La Françafrique a aussi créé un biais qu’il était difficile de contourner. La confiance du continent est entamée…

Effectivement mais ça, c’est l’histoire du XXᵉ siècle. On parle encore de la Françafrique mais des gens qui ont connu les colonies, il n’y en a plus beaucoup aujourd’hui. Ce sont des pays extrêmement jeunes. Si on regarde des plus grands cycles, il est tout à fait possible de recréer du lien malgré ce passif.

Je reste convaincu que nous pouvons garder un lien avec ces pays, parce qu’ils sont francophones et que nous avons des repères culturels communs. Certes, les régimes au pouvoir aujourd’hui nous sont pour certains hostiles, mais la première étape serait d’avoir une réelle ambition pour ces territoires.

Avez-vous pu mesurer le sentiment anti-français lors de vos missions au Sahel ?

Non, on ne l’a pas du tout ressenti au quotidien. Je suis convaincu que ce n’est pas du tout un sentiment général. Ces manifestations sont très rarement spontanées, rien n’est innocent. Il faut savoir que ces populations sont extrêmement connectées. Tout le monde a un portable et des comptes sur les réseaux sociaux. Tout le monde est manipulable.

Comment envisagez-vous l’avenir au Sahel ? Et celui de la position française là-bas ?

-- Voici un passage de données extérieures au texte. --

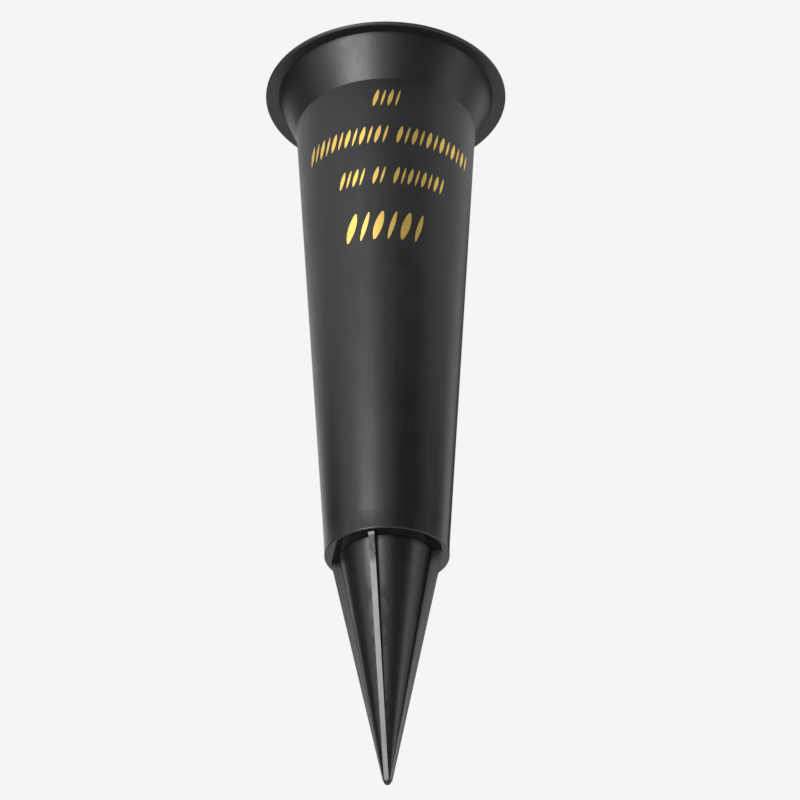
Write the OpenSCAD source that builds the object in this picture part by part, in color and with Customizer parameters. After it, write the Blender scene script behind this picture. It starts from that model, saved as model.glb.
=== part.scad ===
// Spiked grave flower vase: a tapered cup with a flared mouth, and the finned
// spike that is pushed into its underside. Millimetres, +Z up. The origin is on
// the axis at the foot's flat underside, which is where the soil's surface comes.

/* [Brim] */
// Diameter over the brim's round edge
brim_d = 85; // [71:0.5:102]
// Thickness of the flat brim
brim_t = 1.5; // [1.2:0.1:2]
// Width of the flat brim's underside, from its edge in to the flare
brim_w = 4.6; // [3.5:0.1:6]
// Rise of the brim's underside, from its edge in to the flare
brim_dish = 0.45; // [0:0.05:0.6]

/* [Cup] */
// Height of the brim's top above the foot
cup_h = 184.3; // [150:0.1:222]
// Height of the flare, from the neck up to the brim
flare_h = 15.2; // [12:0.2:20]
// Widening of the flare on each side, from the neck out to the brim
flare_w = 6.5; // [5:0.1:8]
// Diameter of the foot
foot_d = 39.9; // [33.2:0.05:48]
// Thickness of the wall
wall_t = 2; // [1.6:0.1:2.4]
// Radius of the round where the inside of the wall meets the floor
floor_fillet = 4; // [2:0.5:6]

/* [Foot] */
// Height at which the wall's lean would meet the upright foot, before they are blended
foot_band_h = 3.5; // [2.5:0.1:4.5]
// Radius of the round on the foot's edge
foot_round = 0.4; // [0.2:0.05:0.8]
// Thickness of the floor
floor_t = 2; // [1.6:0.1:3]

/* [Socket in the floor] */
// Diameter of the spike's plug
plug_d = 14; // [11.5:0.1:17]
// Depth of the socket above the foot's underside
socket_h = 12; // [9:0.5:15]
// Thickness of the socket's wall, and of the plug's
socket_t = 1.8; // [1.4:0.1:2.2]
// Clearance round the plug and above it
fit_gap = 0.3; // [0.2:0.05:0.35]
// Gap between the spike's flat top and the foot's underside
seat_gap = 0.1; // [0.05:0.05:0.3]

/* [Spike] */
// Length of the spike below the foot, to the point
spike_l = 77.6; // [64.5:0.1:93.5]
// Length of the solid point below the cone's hollow
tip_l = 18; // [15:0.5:22]
// Width of the foot's underside that shows outside the cone's top
cone_ledge = 4.9; // [4:0.1:6]
// Thickness of the cone's wall
cone_t = 1.8; // [1.4:0.1:2.2]
// Radius of the rounded point
point_r = 1.2; // [1:0.05:1.4]

/* [Fins] */
// Number of fins round the cone
fin_n = 4; // [4:1:6]
// Width of the foot's underside that shows outside the fins' tops
fin_ledge = 1.75; // [1.2:0.05:2.5]
// Distance from the axis to a fin's outer edge, at the point
fin_end_r = 1.3; // [1.2:0.02:1.6]
// Thickness of a fin at its top
fin_top_t = 1.95; // [1.7:0.05:2.5]
// Thickness of a fin at the point
fin_end_t = 1.45; // [1.2:0.05:1.6]
// Turn of the fins about the axis, in degrees
fin_turn = 15.3; // [0:0.1:45]

/* [Hidden] */
$fn = 128;
// Overlap of shapes that are fused into one solid
fuse = 0.2;
half = 1 / 2;
full_turn = 360;

cup_black = [0.09, 0.09, 0.095];
spike_black = [0.12, 0.12, 0.125];

brim_r = brim_d * half;
edge_r = brim_t * half;
brim_under_z = cup_h - brim_t;
flare_top_r = brim_r - brim_w;
neck_r = flare_top_r - flare_w;
flare_top_z = brim_under_z + brim_dish;
neck_z = flare_top_z - flare_h;
foot_r = foot_d * half;
flare_a = atan(flare_w / flare_h);
wall_a = atan((neck_r - foot_r) / (neck_z - foot_band_h));
blend_tangent = foot_band_h - foot_round;
blend_r = blend_tangent / tan(wall_a * half);
blend_top_r = foot_r + blend_tangent * sin(wall_a);
blend_top_z = foot_band_h + blend_tangent * cos(wall_a);
flare_wall_w = wall_t / cos(flare_a);
mouth_round_z = cup_h - edge_r;
mouth_round_r = flare_inner_r(mouth_round_z) + edge_r / cos(flare_a);
inner_neck_z = neck_z + (flare_wall_w - wall_t) / (tan(flare_a) - tan(wall_a));
fillet_z = floor_t + floor_fillet;
fillet_r = inner_r(fillet_z) - floor_fillet / cos(wall_a);
fillet_out_r = wall_r(fillet_z) - fuse;

plug_r = plug_d * half;
socket_in_r = plug_r + fit_gap;
boss_r = socket_in_r + socket_t;
boss_top_z = socket_h + socket_t;
bore_r = plug_r - socket_t;
plug_top_z = socket_h - fit_gap;

spike_top_z = -seat_gap;
cone_r = foot_r - cone_ledge;
point_z = point_r - spike_l;
cone_a = atan((cone_r - point_r) / (spike_top_z - point_z));
cone_wall_w = cone_t / cos(cone_a);
hollow_top_z = spike_top_z - cone_t;
hollow_end_z = tip_l - spike_l;
fin_top_r = foot_r - fin_ledge;
fin_step = full_turn / fin_n;

// Outside radius of the straight wall at height z
function wall_r(z) = foot_r + (z - foot_band_h) * tan(wall_a);

// Inside radius of the straight wall at height z
function inner_r(z) = wall_r(z) - wall_t;

// Inside radius of the flare at height z
function flare_inner_r(z) = neck_r + (z - neck_z) * tan(flare_a) - flare_wall_w;

// Outside radius of the cone at height z
function cone_out_r(z) = cone_r - (spike_top_z - z) * tan(cone_a);

// Inside radius of the cone at height z
function cone_in_r(z) = cone_out_r(z) - cone_wall_w;

// Wall, flare, brim and floor in section, with a hollow sweep from the foot to the wall
module cup_section() {
    difference() {
        polygon([
            [0, 0],
            [foot_r - foot_round, 0],
            [foot_r, foot_round],
            [blend_top_r, foot_round],
            [blend_top_r, blend_top_z],
            [neck_r, neck_z],
            [flare_top_r, flare_top_z],
            [brim_r - edge_r, brim_under_z],
            [brim_r - edge_r, cup_h],
            [mouth_round_r, cup_h],
            [mouth_round_r - edge_r * cos(flare_a), mouth_round_z + edge_r * sin(flare_a)],
            [inner_r(inner_neck_z), inner_neck_z],
            [inner_r(floor_t), floor_t],
            [0, floor_t]
        ]);
        translate([foot_r + blend_r, foot_round]) circle(r = blend_r);
    }
    translate([brim_r - edge_r, brim_under_z + edge_r]) circle(r = edge_r);
    translate([mouth_round_r, mouth_round_z]) circle(r = edge_r);
    translate([foot_r - foot_round, foot_round]) circle(r = foot_round);
}

// Round from the floor up to the wall, in section
module floor_round_section() {
    difference() {
        polygon([
            [fillet_r, floor_t - fuse],
            [wall_r(floor_t) - fuse, floor_t - fuse],
            [fillet_out_r, fillet_z - (fillet_out_r - fillet_r) * tan(wall_a)],
            [fillet_r, fillet_z]
        ]);
        translate([fillet_r, fillet_z]) circle(r = floor_fillet);
    }
}

// Closed boss that stands on the floor over the spike's plug, in section
module boss_section() {
    square([boss_r, boss_top_z]);
}

// Socket for the spike's plug, open at the foot's underside, in section
module socket_section() {
    translate([0, -fuse]) square([socket_in_r, socket_h + fuse]);
}

module vase_cup() {
    color(cup_black) rotate_extrude() difference() {
        union() {
            cup_section();
            floor_round_section();
            boss_section();
        }
        socket_section();
    }
}

// Cone with its plug, in section, before it is hollowed
module cone_section() {
    polygon([
        [0, point_z],
        [point_r, point_z],
        [cone_r, spike_top_z],
        [plug_r, spike_top_z],
        [plug_r, plug_top_z],
        [0, plug_top_z]
    ]);
}

// The inside of the cone and of its plug, in section
module hollow_section() {
    polygon([
        [0, hollow_end_z],
        [cone_in_r(hollow_end_z), hollow_end_z],
        [cone_in_r(hollow_top_z), hollow_top_z],
        [bore_r, hollow_top_z],
        [bore_r, plug_top_z + fuse],
        [0, plug_top_z + fuse]
    ]);
}

// A fin's side, from the axis out to its sloping edge, with a flat top
module fin_side() {
    polygon([
        [0, point_z],
        [fin_end_r, point_z],
        [fin_top_r, spike_top_z],
        [0, spike_top_z]
    ]);
}

// A fin's outer edge, which thins towards the point
module fin_front() {
    polygon([
        [-fin_end_t * half, point_z],
        [fin_end_t * half, point_z],
        [fin_top_t * half, spike_top_z],
        [-fin_top_t * half, spike_top_z]
    ]);
}

// One fin, along +X
module fin_blade() {
    intersection() {
        rotate([90, 0, 0]) linear_extrude(height = fin_top_t, center = true) fin_side();
        rotate([90, 0, 90]) linear_extrude(height = fin_top_r + fuse) fin_front();
    }
}

module ground_spike() {
    color(spike_black) difference() {
        union() {
            rotate_extrude() cone_section();
            for (i = [0:fin_n - 1]) {
                rotate([0, 0, i * fin_step - fin_turn]) fin_blade();
            }
            translate([0, 0, point_z]) sphere(r = point_r);
        }
        rotate_extrude() hollow_section();
    }
}

vase_cup();
ground_spike();
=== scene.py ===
"""Looks of a spiked grave flower vase: black moulded plastic with gold foil marks.

Metres, +Z up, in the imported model's own frame: the origin is on the vase's axis at
the foot's flat underside, and the marked side of the cup faces -Y.
"""

import logging
import math
from dataclasses import dataclass
from enum import Enum

import bmesh
import bpy
from mathutils import Matrix, Vector


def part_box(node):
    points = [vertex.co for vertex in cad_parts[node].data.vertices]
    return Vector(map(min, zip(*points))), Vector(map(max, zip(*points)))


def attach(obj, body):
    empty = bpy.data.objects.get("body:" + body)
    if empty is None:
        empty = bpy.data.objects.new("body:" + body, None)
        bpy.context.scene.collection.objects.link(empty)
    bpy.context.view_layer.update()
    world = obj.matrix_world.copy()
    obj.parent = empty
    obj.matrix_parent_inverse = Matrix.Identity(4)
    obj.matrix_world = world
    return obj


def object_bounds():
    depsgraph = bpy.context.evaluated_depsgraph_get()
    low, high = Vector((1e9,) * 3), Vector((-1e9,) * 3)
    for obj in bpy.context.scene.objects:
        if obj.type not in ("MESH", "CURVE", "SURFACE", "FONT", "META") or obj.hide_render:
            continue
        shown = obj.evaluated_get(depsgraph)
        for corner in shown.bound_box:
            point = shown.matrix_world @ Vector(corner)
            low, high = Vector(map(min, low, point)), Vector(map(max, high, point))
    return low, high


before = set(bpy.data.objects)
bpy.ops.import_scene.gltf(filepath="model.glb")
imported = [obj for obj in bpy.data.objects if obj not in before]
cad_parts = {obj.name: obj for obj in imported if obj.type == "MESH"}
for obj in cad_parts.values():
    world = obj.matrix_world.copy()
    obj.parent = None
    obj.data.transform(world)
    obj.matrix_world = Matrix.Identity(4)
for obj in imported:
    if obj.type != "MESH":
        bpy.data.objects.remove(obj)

CAD_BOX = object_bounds()
MM = 0.001
WHITE = (1.0, 1.0, 1.0, 1.0)
# Noise keeps mostly between these two values, so they are stretched to a full range.
NOISE_LOW, NOISE_HIGH = 0.3, 0.7
# Watts for each square metre of a lamp, at a brightness of 1.
LAMP_WATTS = 4

log = logging.getLogger("grave_vase")


def linear(colour: str) -> tuple[float, float, float, float]:
    """Turns an sRGB hex colour into linear values.

    Args:
        colour: the colour as "#rrggbb".

    Returns:
        Linear red, green and blue, with an alpha of 1.
    """
    parts = [int(colour[i : i + 2], 16) / 255 for i in (1, 3, 5)]
    red, green, blue = (c / 12.92 if c <= 0.04045 else ((c + 0.055) / 1.055) ** 2.4 for c in parts)
    return red, green, blue, 1.0


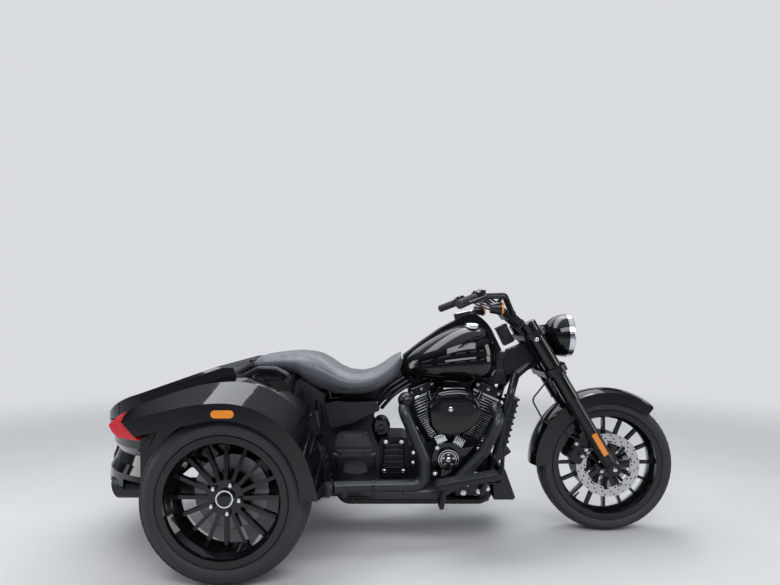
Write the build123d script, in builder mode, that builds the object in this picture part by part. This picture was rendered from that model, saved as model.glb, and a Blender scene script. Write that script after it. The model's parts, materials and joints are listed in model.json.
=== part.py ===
"""Three-wheeled cruiser motorcycle: one steered wheel in front, two wheels under rounded fenders behind.

Row frame: +X forward, +Y left, +Z up, origin on the floor under the middle of the bounding box.
All lengths are in millimetres. Side views are drawn with x measured ahead of the rear axle.
"""

import os
from math import cos, radians, sin, tan

from build123d import *

# Driving dimensions of the vehicle
WHEELBASE = 1670.0
TRACK = 1110.0
REAR_OVERHANG = 681.0
FRONT_TYRE_R = 319.5
REAR_TYRE_R = 325.0
HEAD_RAKE = 26.0
FORK_RAKE = 30.5
TRAIL = 100.0
FIT = 0.3

REAR_AXLE_X = -(WHEELBASE + FRONT_TYRE_R - REAR_OVERHANG) / 2


def at(x, y, z):
    """A point given by its distance ahead of the rear axle, its side offset and its height."""
    return Vector(REAR_AXLE_X + x, y, z)


def side(y=0.0):
    """Side view plane: local x is ahead of the rear axle, local y is height, extruding goes to the right."""
    return Plane(origin=at(0, y, 0), x_dir=(1, 0, 0), z_dir=(0, -1, 0))


def cross(x):
    """Cross-section plane: local x is to the left, local y is height, extruding goes forward."""
    return Plane(origin=at(x, 0, 0), x_dir=(0, 1, 0), z_dir=(1, 0, 0))


def level(z):
    """Plan view plane: local x is ahead of the rear axle, local y is to the left."""
    return Plane(origin=at(0, 0, z))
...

Personne ne va remplacer la France dans le rôle qu’elle a tenu, notamment avec l’opération Barkhane. Des pays qui s’impliquent dans des missions coûteuses qui ne rapportent rien, il n’y en a pas. La Chine et la Russie commencent à réaliser qu’elles ne pourront pas être payées comme elles l’envisageaient. Chinois et Russes n’enverront pas leur armée pour rétablir l’ordre au Sahel. Les groupes terroristes qui sont actuellement en train de se restructurer vont avoir les mains libres. On retrouvera sûrement des régimes qui appelleront à l’aide dans deux ou trois ans car ils ne pourront pas répondre à ces groupuscules. Il ne faut pas enterrer la France en Afrique. Ce n’est pas fini.

(1) Louis Saillans est un nom d’emprunt.